- **Given data**:
__________

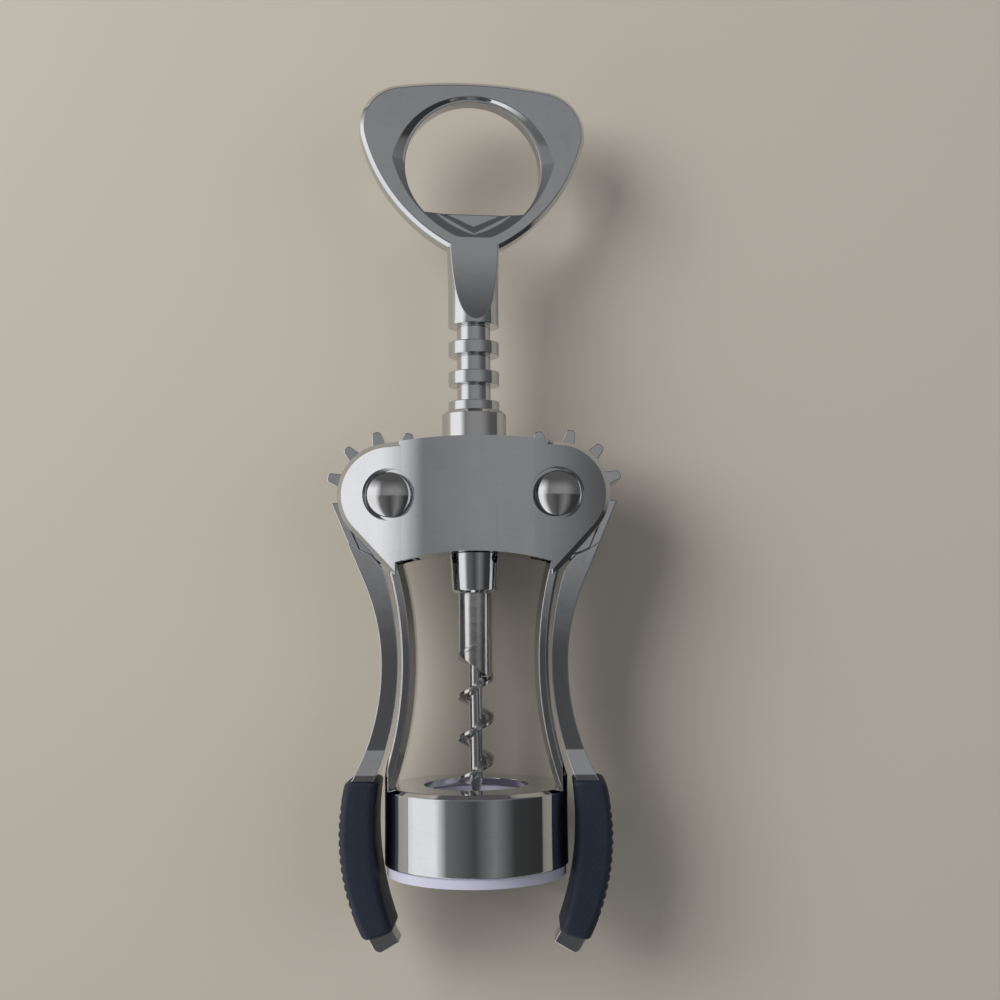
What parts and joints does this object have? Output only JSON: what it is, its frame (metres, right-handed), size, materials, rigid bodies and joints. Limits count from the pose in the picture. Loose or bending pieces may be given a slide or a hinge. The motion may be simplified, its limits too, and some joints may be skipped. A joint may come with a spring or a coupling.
{
  "type": "wing corkscrew",
  "caption": "Wing corkscrew: a bell for the bottle neck, two toothed wings with moulded grips that mesh with a ringed rack, a worm below it and a cap opener handle.",
  "frame": {"origin": "centre of the bell's mouth, in the plane of the bell's metal rim", "axes": "+Z along the spindle towards the handle, X across the two wings, -Y towards the front with the domed rivet heads"},
  "size_m": [0.0602, 0.037, 0.179],
  "materials": {
    "frame_chrome": "bright nickel and chrome plating on cast zinc",
    "worm_steel": "bright plated steel",
    "liner_plastic": "smooth pale plastic",
    "grip_plastic": "satin black moulding"
  },
  "bodies": {
    "frame": {"frame": "frame_chrome", "bell_liner": "liner_plastic", "left_rivet": "frame_chrome", "right_rivet": "frame_chrome"},
    "guide_bush": {"guide_bush": "frame_chrome"},
    "spindle": {"opener_spindle": "frame_chrome", "worm": "worm_steel"},
    "left_wing": {"left_wing": "frame_chrome", "left_grip": "grip_plastic"},
    "right_wing": {"right_wing": "frame_chrome", "right_grip": "grip_plastic"}
  },
  "joints": [
    {"name": "spindle_spin", "type": "hinge", "parent": "frame", "child": "guide_bush", "pos_m": [0, 0, 0.088], "axis": [0, 0, 1], "continuous": true},
    {"name": "spindle_slide", "type": "slide", "parent": "guide_bush", "child": "spindle", "axis": [0, 0, -1], "range_m": [0, 0.03125]},
    {"name": "left_wing_swing", "type": "hinge", "parent": "frame", "child": "left_wing", "pos_m": [-0.0171, 0, 0.0738], "axis": [0, 1, 0], "range_deg": [0, 150.01]},
    {"name": "right_wing_swing", "type": "hinge", "parent": "frame", "child": "right_wing", "pos_m": [0.0171, 0, 0.0738], "axis": [0, -1, 0], "range_deg": [0, 150.01]}
  ],
  "couplings": [
    {"joint": "left_wing_swing", "follows": "spindle_slide", "rad_per_m": 83.776},
    {"joint": "right_wing_swing", "follows": "spindle_slide", "rad_per_m": 83.776}
  ]
}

__________

- **What this task involves**:
Write out every line of the material again, exactly as it reads.

- **Answer to this problem**:
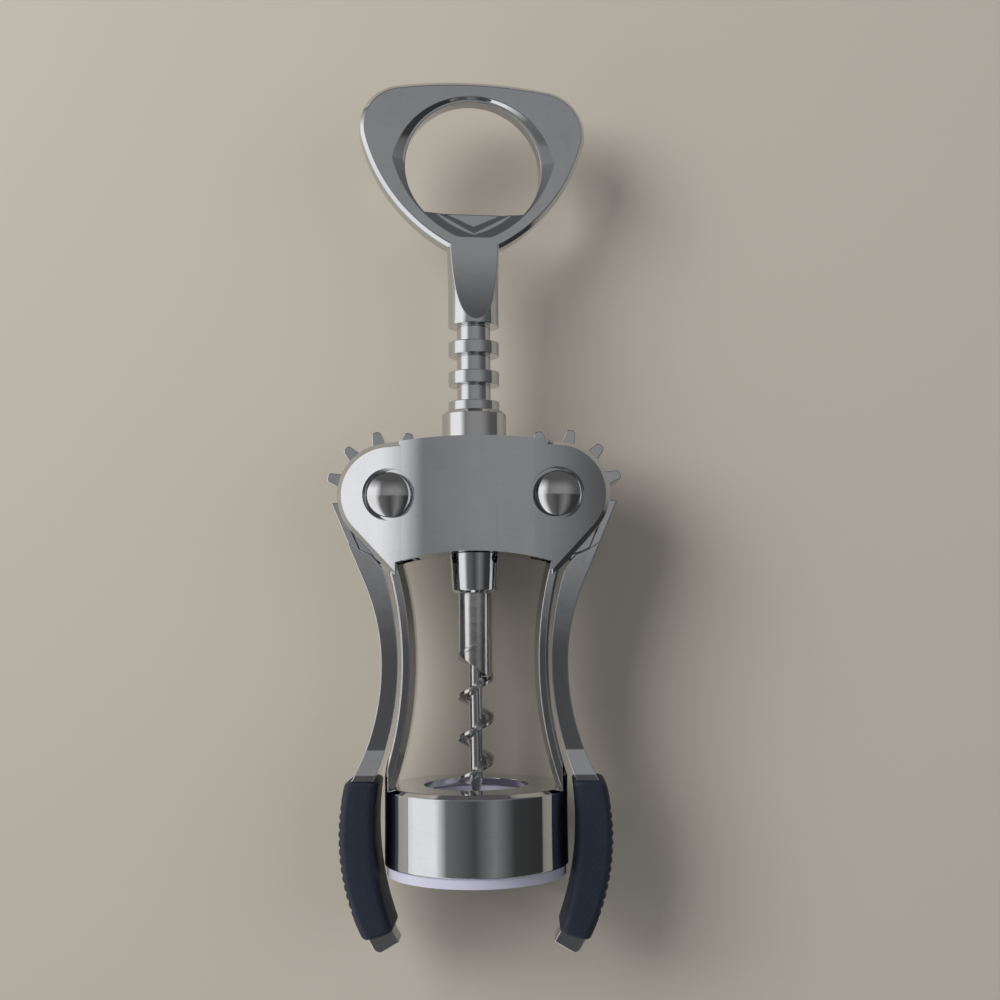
What parts and joints does this object have? Output only JSON: what it is, its frame (metres, right-handed), size, materials, rigid bodies and joints. Limits count from the pose in the picture. Loose or bending pieces may be given a slide or a hinge. The motion may be simplified, its limits too, and some joints may be skipped. A joint may come with a spring or a coupling.
{
  "type": "wing corkscrew",
  "caption": "Wing corkscrew: a bell for the bottle neck, two toothed wings with moulded grips that mesh with a ringed rack, a worm below it and a cap opener handle.",
  "frame": {"origin": "centre of the bell's mouth, in the plane of the bell's metal rim", "axes": "+Z along the spindle towards the handle, X across the two wings, -Y towards the front with the domed rivet heads"},
  "size_m": [0.0602, 0.037, 0.179],
  "materials": {
    "frame_chrome": "bright nickel and chrome plating on cast zinc",
    "worm_steel": "bright plated steel",
    "liner_plastic": "smooth pale plastic",
    "grip_plastic": "satin black moulding"
  },
  "bodies": {
    "frame": {"frame": "frame_chrome", "bell_liner": "liner_plastic", "left_rivet": "frame_chrome", "right_rivet": "frame_chrome"},
    "guide_bush": {"guide_bush": "frame_chrome"},
    "spindle": {"opener_spindle": "frame_chrome", "worm": "worm_steel"},
    "left_wing": {"left_wing": "frame_chrome", "left_grip": "grip_plastic"},
    "right_wing": {"right_wing": "frame_chrome", "right_grip": "grip_plastic"}
  },
  "joints": [
    {"name": "spindle_spin", "type": "hinge", "parent": "frame", "child": "guide_bush", "pos_m": [0, 0, 0.088], "axis": [0, 0, 1], "continuous": true},
    {"name": "spindle_slide", "type": "slide", "parent": "guide_bush", "child": "spindle", "axis": [0, 0, -1], "range_m": [0, 0.03125]},
    {"name": "left_wing_swing", "type": "hinge", "parent": "frame", "child": "left_wing", "pos_m": [-0.0171, 0, 0.0738], "axis": [0, 1, 0], "range_deg": [0, 150.01]},
    {"name": "right_wing_swing", "type": "hinge", "parent": "frame", "child": "right_wing", "pos_m": [0.0171, 0, 0.0738], "axis": [0, -1, 0], "range_deg": [0, 150.01]}
  ],
  "couplings": [
    {"joint": "left_wing_swing", "follows": "spindle_slide", "rad_per_m": 83.776},
    {"joint": "right_wing_swing", "follows": "spindle_slide", "rad_per_m": 83.776}
  ]
}